> **TASK TO COMPLETE**: Copy verbatim the material from its first line to the line that holds "---- Driving dimensions", including that line.

> **RECORDED DATA**:
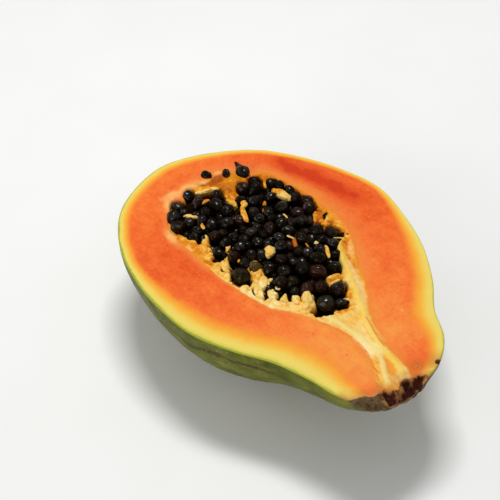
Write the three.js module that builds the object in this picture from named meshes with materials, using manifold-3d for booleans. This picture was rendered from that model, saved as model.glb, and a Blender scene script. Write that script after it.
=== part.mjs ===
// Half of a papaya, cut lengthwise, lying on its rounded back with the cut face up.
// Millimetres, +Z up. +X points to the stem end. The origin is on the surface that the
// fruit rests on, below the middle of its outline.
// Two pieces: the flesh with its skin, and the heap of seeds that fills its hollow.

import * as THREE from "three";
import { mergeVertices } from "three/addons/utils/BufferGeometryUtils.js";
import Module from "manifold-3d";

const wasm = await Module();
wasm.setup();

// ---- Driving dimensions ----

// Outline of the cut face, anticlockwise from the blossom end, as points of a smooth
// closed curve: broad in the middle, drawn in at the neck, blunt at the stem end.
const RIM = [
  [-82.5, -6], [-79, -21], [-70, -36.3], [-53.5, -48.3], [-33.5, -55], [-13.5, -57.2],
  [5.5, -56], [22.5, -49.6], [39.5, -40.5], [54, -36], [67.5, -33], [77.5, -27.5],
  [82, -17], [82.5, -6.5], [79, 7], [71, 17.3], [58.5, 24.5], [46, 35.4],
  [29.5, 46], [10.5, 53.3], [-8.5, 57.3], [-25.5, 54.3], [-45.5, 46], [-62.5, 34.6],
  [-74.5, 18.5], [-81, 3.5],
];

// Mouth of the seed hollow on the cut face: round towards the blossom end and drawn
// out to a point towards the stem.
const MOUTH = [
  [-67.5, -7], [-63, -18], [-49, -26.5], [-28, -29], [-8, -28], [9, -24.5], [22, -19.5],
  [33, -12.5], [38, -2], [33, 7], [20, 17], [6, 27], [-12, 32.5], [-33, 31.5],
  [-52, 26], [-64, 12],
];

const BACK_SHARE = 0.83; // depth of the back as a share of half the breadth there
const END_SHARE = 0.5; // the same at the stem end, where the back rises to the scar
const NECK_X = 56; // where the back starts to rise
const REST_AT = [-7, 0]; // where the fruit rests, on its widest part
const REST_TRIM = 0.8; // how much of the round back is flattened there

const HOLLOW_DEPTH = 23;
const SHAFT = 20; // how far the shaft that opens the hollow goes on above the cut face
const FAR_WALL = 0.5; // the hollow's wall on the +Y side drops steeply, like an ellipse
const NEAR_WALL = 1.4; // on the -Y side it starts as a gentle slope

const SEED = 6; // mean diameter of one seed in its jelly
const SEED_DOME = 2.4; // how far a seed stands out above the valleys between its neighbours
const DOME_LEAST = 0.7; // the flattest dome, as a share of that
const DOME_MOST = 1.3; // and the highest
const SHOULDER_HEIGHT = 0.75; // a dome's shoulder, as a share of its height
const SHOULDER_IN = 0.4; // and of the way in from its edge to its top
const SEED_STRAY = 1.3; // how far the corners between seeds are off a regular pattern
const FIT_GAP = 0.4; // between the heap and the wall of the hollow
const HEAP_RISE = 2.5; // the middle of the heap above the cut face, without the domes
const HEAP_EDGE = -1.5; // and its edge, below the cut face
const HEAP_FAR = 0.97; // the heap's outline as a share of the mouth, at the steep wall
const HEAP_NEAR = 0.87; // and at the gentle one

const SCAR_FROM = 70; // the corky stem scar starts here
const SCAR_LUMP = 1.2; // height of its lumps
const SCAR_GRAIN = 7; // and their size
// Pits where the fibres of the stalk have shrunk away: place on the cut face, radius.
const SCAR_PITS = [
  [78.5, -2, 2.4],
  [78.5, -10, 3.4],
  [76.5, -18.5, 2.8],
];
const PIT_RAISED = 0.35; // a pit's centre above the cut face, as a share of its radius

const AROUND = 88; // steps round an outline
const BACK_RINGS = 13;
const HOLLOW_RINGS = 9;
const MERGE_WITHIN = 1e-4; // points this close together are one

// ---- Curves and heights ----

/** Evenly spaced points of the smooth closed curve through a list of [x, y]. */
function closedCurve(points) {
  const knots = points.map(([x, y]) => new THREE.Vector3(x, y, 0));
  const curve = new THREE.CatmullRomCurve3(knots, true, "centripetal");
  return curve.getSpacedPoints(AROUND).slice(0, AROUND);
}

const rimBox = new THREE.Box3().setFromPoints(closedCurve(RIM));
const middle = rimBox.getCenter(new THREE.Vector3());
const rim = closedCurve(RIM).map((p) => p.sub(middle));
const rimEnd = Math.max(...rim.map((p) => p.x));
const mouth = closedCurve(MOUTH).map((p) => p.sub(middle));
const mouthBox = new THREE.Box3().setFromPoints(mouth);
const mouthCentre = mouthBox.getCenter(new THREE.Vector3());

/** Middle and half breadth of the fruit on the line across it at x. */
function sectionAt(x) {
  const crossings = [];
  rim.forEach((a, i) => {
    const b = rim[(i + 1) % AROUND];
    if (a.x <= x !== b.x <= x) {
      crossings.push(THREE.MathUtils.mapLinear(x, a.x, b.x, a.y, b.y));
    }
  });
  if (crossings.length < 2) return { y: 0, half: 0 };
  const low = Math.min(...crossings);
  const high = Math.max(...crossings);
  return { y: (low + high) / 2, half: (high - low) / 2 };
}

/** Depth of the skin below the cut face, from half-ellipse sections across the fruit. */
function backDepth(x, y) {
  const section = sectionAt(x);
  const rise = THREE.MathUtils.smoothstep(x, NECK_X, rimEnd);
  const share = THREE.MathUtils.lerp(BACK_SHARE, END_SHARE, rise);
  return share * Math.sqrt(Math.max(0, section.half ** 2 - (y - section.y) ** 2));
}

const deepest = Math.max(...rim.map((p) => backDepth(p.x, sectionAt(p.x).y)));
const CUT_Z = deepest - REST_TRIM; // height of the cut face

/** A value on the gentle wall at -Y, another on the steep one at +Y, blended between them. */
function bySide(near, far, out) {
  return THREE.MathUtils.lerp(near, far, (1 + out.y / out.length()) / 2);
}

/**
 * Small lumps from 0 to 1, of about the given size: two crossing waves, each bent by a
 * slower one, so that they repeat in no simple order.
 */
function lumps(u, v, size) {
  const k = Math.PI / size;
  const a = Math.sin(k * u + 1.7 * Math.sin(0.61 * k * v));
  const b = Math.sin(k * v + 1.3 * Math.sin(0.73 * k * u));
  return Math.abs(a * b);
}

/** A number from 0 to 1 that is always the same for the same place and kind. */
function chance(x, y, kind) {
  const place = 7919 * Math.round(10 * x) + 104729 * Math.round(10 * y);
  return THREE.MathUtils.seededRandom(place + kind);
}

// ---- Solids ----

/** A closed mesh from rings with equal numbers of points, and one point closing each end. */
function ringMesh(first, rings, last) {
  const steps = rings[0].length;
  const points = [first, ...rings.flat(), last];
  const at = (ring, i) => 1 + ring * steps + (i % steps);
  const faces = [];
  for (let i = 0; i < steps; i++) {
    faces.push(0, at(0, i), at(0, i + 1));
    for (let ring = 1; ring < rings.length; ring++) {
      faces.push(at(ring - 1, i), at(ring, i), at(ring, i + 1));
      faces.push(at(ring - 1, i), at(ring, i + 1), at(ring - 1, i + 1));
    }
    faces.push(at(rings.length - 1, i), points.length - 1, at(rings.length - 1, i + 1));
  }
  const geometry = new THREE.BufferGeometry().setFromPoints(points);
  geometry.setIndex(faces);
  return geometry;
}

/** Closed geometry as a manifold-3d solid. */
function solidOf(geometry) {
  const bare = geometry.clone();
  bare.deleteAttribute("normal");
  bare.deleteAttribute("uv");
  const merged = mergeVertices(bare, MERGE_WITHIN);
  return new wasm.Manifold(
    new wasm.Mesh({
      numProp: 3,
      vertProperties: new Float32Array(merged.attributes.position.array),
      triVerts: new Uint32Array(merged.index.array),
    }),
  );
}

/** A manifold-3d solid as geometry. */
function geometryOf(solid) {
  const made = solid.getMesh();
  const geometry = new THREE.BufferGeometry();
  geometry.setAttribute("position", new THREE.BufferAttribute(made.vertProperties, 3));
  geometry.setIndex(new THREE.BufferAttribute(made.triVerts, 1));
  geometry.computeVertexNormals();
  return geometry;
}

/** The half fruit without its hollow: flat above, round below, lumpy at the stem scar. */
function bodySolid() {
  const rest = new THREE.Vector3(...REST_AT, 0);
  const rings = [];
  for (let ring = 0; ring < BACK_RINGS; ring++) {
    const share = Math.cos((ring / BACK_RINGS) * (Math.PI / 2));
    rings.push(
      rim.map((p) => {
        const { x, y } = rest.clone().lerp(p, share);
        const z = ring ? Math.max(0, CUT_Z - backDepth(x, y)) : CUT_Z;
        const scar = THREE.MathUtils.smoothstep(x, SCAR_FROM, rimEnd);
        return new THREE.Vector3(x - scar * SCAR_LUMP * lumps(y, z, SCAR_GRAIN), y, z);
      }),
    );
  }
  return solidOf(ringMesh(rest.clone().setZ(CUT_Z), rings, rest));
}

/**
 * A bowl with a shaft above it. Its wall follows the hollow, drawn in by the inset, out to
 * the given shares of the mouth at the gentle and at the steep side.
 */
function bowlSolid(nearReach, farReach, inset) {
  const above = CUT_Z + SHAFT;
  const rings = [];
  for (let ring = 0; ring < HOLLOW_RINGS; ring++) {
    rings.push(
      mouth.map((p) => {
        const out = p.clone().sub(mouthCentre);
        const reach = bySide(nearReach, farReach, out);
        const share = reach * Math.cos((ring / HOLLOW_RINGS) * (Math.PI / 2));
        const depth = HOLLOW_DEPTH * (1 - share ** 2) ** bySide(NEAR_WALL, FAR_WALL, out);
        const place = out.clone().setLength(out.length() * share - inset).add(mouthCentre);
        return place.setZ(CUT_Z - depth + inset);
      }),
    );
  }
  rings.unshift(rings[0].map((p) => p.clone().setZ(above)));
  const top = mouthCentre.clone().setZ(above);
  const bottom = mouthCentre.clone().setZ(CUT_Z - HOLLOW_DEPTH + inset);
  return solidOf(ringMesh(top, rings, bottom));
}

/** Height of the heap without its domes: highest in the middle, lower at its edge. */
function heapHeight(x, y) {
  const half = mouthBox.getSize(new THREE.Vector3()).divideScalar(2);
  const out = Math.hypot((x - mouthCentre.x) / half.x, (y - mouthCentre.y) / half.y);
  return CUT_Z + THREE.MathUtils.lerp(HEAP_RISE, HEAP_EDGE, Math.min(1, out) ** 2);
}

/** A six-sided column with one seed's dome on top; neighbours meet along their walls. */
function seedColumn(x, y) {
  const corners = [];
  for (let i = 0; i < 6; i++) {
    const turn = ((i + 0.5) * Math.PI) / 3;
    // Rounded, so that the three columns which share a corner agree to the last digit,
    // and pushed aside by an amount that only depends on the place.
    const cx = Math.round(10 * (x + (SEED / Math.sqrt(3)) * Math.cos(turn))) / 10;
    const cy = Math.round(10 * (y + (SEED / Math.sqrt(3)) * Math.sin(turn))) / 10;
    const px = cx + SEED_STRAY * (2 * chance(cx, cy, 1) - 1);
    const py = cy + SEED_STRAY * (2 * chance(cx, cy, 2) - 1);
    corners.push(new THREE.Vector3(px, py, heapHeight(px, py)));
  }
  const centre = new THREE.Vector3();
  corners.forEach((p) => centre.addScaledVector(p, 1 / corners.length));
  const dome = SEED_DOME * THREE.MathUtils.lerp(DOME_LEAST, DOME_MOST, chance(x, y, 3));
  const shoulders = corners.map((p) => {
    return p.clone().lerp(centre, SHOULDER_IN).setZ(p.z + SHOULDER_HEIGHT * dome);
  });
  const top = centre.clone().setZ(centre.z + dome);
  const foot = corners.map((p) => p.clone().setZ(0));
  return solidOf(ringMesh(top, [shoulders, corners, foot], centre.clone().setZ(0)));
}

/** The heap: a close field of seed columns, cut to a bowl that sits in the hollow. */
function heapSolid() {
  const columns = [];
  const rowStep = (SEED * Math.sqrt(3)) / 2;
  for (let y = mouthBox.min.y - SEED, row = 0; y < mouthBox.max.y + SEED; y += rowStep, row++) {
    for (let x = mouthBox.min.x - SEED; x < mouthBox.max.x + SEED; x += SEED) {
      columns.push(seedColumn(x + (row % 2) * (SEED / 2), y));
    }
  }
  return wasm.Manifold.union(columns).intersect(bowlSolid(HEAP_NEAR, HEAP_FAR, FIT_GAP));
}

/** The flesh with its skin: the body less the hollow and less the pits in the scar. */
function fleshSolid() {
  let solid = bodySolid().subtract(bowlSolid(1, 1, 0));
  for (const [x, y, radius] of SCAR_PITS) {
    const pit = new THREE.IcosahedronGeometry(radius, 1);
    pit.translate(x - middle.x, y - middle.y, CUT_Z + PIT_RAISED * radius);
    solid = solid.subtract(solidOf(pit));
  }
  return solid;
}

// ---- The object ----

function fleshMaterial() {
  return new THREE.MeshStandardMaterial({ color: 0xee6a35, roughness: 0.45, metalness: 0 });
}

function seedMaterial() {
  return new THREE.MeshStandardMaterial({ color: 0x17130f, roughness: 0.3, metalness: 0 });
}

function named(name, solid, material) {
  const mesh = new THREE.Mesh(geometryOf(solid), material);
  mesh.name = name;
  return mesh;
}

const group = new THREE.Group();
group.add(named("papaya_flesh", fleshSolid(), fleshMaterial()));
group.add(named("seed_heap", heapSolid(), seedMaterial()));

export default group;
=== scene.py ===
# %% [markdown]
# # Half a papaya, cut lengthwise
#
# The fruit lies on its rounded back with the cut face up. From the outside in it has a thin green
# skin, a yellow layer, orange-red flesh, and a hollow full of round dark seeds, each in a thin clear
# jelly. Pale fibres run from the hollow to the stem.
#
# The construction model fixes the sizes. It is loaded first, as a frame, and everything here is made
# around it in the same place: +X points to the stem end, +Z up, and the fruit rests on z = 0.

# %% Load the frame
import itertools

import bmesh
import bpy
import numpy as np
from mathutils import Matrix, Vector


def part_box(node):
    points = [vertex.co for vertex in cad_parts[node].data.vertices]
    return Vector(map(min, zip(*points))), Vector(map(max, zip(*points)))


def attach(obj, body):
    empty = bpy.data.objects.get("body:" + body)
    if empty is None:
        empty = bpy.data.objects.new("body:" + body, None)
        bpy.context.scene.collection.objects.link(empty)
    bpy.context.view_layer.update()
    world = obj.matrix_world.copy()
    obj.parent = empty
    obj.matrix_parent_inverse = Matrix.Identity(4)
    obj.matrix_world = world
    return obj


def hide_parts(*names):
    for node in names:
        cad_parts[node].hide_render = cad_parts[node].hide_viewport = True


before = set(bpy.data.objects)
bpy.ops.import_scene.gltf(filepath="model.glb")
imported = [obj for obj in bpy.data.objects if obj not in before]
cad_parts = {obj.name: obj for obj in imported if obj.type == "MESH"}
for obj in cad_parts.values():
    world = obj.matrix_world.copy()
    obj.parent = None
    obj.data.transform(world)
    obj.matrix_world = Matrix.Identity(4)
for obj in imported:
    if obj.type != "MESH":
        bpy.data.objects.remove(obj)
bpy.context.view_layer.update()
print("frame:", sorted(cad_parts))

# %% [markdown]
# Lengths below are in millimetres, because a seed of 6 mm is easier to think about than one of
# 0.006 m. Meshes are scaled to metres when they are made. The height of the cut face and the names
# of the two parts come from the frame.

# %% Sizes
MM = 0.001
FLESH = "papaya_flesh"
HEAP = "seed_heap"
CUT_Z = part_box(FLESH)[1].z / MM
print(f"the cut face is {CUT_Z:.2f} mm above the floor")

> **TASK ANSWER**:
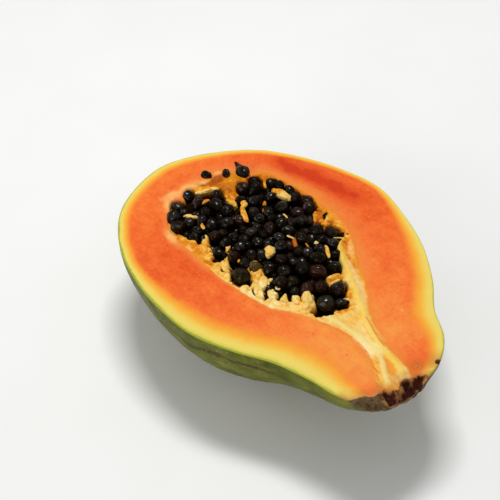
Write the three.js module that builds the object in this picture from named meshes with materials, using manifold-3d for booleans. This picture was rendered from that model, saved as model.glb, and a Blender scene script. Write that script after it.
=== part.mjs ===
// Half of a papaya, cut lengthwise, lying on its rounded back with the cut face up.
// Millimetres, +Z up. +X points to the stem end. The origin is on the surface that the
// fruit rests on, below the middle of its outline.
// Two pieces: the flesh with its skin, and the heap of seeds that fills its hollow.

import * as THREE from "three";
import { mergeVertices } from "three/addons/utils/BufferGeometryUtils.js";
import Module from "manifold-3d";

const wasm = await Module();
wasm.setup();

// ---- Driving dimensions ----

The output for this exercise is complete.